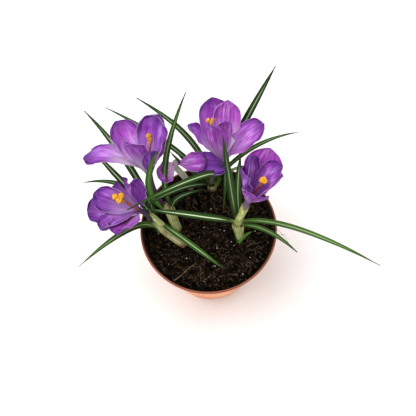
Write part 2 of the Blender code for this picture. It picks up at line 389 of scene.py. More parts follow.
def clayFinish():
    clay = Finish("terracottaPlastic", Roughness=0.5, Specular_IOR_Level=0.2)
    split = clay.node("ShaderNodeSeparateXYZ", {}, {0: clay.place()})
    x, y, z = (Value(clay, split.outputs[i]) / mm for i in range(3))
    outward = (x * x + y * y) ** 0.5 - z * (wallRadius(1) - wallRadius(0)) - pot["base"]
    broad = clay.cloud(clay.place(), 38.0, 4.0)
    fine = clay.cloud(clay.place(), 900.0, 2.0)
    colour = clay.mix((0.78, 0.27, 0.12), (0.92, 0.42, 0.22), broad.step(0.35, 0.7))
    dust = broad.step(0.55, 0.72) * fine.step(0.4, 0.62)
    colour = clay.mix(colour, (0.60, 0.45, 0.36), dust * 0.35)
    smear = clay.cloud(clay.vector(x * 0.05, y * 0.05, z * 0.12), 1.0, 4.0).step(0.58, 0.74)
    colour = clay.mix(colour, (0.36, 0.28, 0.22), smear * 0.45)
    lipShade = (z + broad * 2).step(pot["height"] - 1.8, pot["height"] - 0.2)
    colour = clay.mix(colour, (0.20, 0.052, 0.026), lipShade * 0.9)
    insideShade = clay.mix((0.016, 0.010, 0.007), (0.085, 0.034, 0.020), broad.step(0.5, 0.75))
    colour = clay.mix(colour, insideShade, outward.step(-0.45, -0.95))      # the inside of the wall is painted near-black: painted shade in the pot's hollow
    clay.bump(fine, 0.12, 0.0004)
    return clay.done(Base_Color=colour, Roughness=0.42 + broad * 0.25)


def buildPot():
    high, wall = pot["height"], pot["wall"]
    floorTop = pot["foot"] + wall
    bandFoot = high - pot["band"]
    ring, hole = pot["drainRing"], pot["drainRadius"]
    rings = [
        (2, floorTop), (wallRadius(floorTop) - wall - 2, floorTop),
        (wallRadius(floorTop) - wall - 0.4, floorTop + 0.5),
        (wallRadius(floorTop + 3) - wall, floorTop + 3),
        (wallRadius(high - 4) - wall, high - 4), (wallRadius(high - 1) - wall + 0.05, high - 1.0),
        (wallRadius(high) - wall + 0.2, high - 0.3), (wallRadius(high) - wall + 0.6, high - 0.05),
        (pot["rim"] - 0.5, high - 0.1), (pot["rim"] - 0.15, high - 0.35), (pot["rim"], high - 0.8),
        (pot["rim"] - 0.1, high - 1.6), (pot["rim"] - 0.5, bandFoot),
        (wallRadius(bandFoot - 0.6), bandFoot - 0.6), (wallRadius(30), 30), (wallRadius(3), 3),
        (wallRadius(0) + 0.2, 1), (wallRadius(0) - 0.5, 0.1), (wallRadius(0) - 0.9, 0),
        (wallRadius(0) - 3, 0), (wallRadius(0) - 4, pot["foot"]),
        (ring - hole - 3.5, pot["foot"]), (ring - hole - 4.5, 0), (2, 0),
    ]
    piece = ringStack("flowerPot", rings, pot["segments"])
    drill = []
    for index in range(pot["drains"]):
        angle = 2 * math.pi * index / pot["drains"]
        middle = Vector((ring * math.cos(angle), ring * math.sin(angle), floorTop)) * mm
        deselectAll()
        bpy.ops.mesh.primitive_cylinder_add(vertices=pot["drainSides"], radius=hole * mm,
                                            depth=pot["drillLength"] * mm, location=middle)
        drill.append(bpy.context.object)
    cutter = joinPieces("drainDrill", drill)
    applyModifier(piece, "BOOLEAN", object=cutter, operation="DIFFERENCE", solver="EXACT")
    bpy.data.objects.remove(cutter, do_unlink=True)
    smooth(piece, 38)
    paint(piece, clayFinish())
    settle(piece, "pot", "pot")
    print("pot done")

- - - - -

WHAT TO DO:
The lines above should be duplicated exactly.

REPLY:
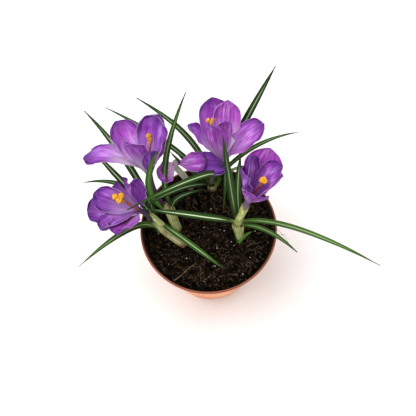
Write part 2 of the Blender code for this picture. It picks up at line 389 of scene.py. More parts follow.
def clayFinish():
    clay = Finish("terracottaPlastic", Roughness=0.5, Specular_IOR_Level=0.2)
    split = clay.node("ShaderNodeSeparateXYZ", {}, {0: clay.place()})
    x, y, z = (Value(clay, split.outputs[i]) / mm for i in range(3))
    outward = (x * x + y * y) ** 0.5 - z * (wallRadius(1) - wallRadius(0)) - pot["base"]
    broad = clay.cloud(clay.place(), 38.0, 4.0)
    fine = clay.cloud(clay.place(), 900.0, 2.0)
    colour = clay.mix((0.78, 0.27, 0.12), (0.92, 0.42, 0.22), broad.step(0.35, 0.7))
    dust = broad.step(0.55, 0.72) * fine.step(0.4, 0.62)
    colour = clay.mix(colour, (0.60, 0.45, 0.36), dust * 0.35)
    smear = clay.cloud(clay.vector(x * 0.05, y * 0.05, z * 0.12), 1.0, 4.0).step(0.58, 0.74)
    colour = clay.mix(colour, (0.36, 0.28, 0.22), smear * 0.45)
    lipShade = (z + broad * 2).step(pot["height"] - 1.8, pot["height"] - 0.2)
    colour = clay.mix(colour, (0.20, 0.052, 0.026), lipShade * 0.9)
    insideShade = clay.mix((0.016, 0.010, 0.007), (0.085, 0.034, 0.020), broad.step(0.5, 0.75))
    colour = clay.mix(colour, insideShade, outward.step(-0.45, -0.95))      # the inside of the wall is painted near-black: painted shade in the pot's hollow
    clay.bump(fine, 0.12, 0.0004)
    return clay.done(Base_Color=colour, Roughness=0.42 + broad * 0.25)


def buildPot():
    high, wall = pot["height"], pot["wall"]
    floorTop = pot["foot"] + wall
    bandFoot = high - pot["band"]
    ring, hole = pot["drainRing"], pot["drainRadius"]
    rings = [
        (2, floorTop), (wallRadius(floorTop) - wall - 2, floorTop),
        (wallRadius(floorTop) - wall - 0.4, floorTop + 0.5),
        (wallRadius(floorTop + 3) - wall, floorTop + 3),
        (wallRadius(high - 4) - wall, high - 4), (wallRadius(high - 1) - wall + 0.05, high - 1.0),
        (wallRadius(high) - wall + 0.2, high - 0.3), (wallRadius(high) - wall + 0.6, high - 0.05),
        (pot["rim"] - 0.5, high - 0.1), (pot["rim"] - 0.15, high - 0.35), (pot["rim"], high - 0.8),
        (pot["rim"] - 0.1, high - 1.6), (pot["rim"] - 0.5, bandFoot),
        (wallRadius(bandFoot - 0.6), bandFoot - 0.6), (wallRadius(30), 30), (wallRadius(3), 3),
        (wallRadius(0) + 0.2, 1), (wallRadius(0) - 0.5, 0.1), (wallRadius(0) - 0.9, 0),
        (wallRadius(0) - 3, 0), (wallRadius(0) - 4, pot["foot"]),
        (ring - hole - 3.5, pot["foot"]), (ring - hole - 4.5, 0), (2, 0),
    ]
    piece = ringStack("flowerPot", rings, pot["segments"])
    drill = []
    for index in range(pot["drains"]):
        angle = 2 * math.pi * index / pot["drains"]
        middle = Vector((ring * math.cos(angle), ring * math.sin(angle), floorTop)) * mm
        deselectAll()
        bpy.ops.mesh.primitive_cylinder_add(vertices=pot["drainSides"], radius=hole * mm,
                                            depth=pot["drillLength"] * mm, location=middle)
        drill.append(bpy.context.object)
    cutter = joinPieces("drainDrill", drill)
    applyModifier(piece, "BOOLEAN", object=cutter, operation="DIFFERENCE", solver="EXACT")
    bpy.data.objects.remove(cutter, do_unlink=True)
    smooth(piece, 38)
    paint(piece, clayFinish())
    settle(piece, "pot", "pot")
    print("pot done")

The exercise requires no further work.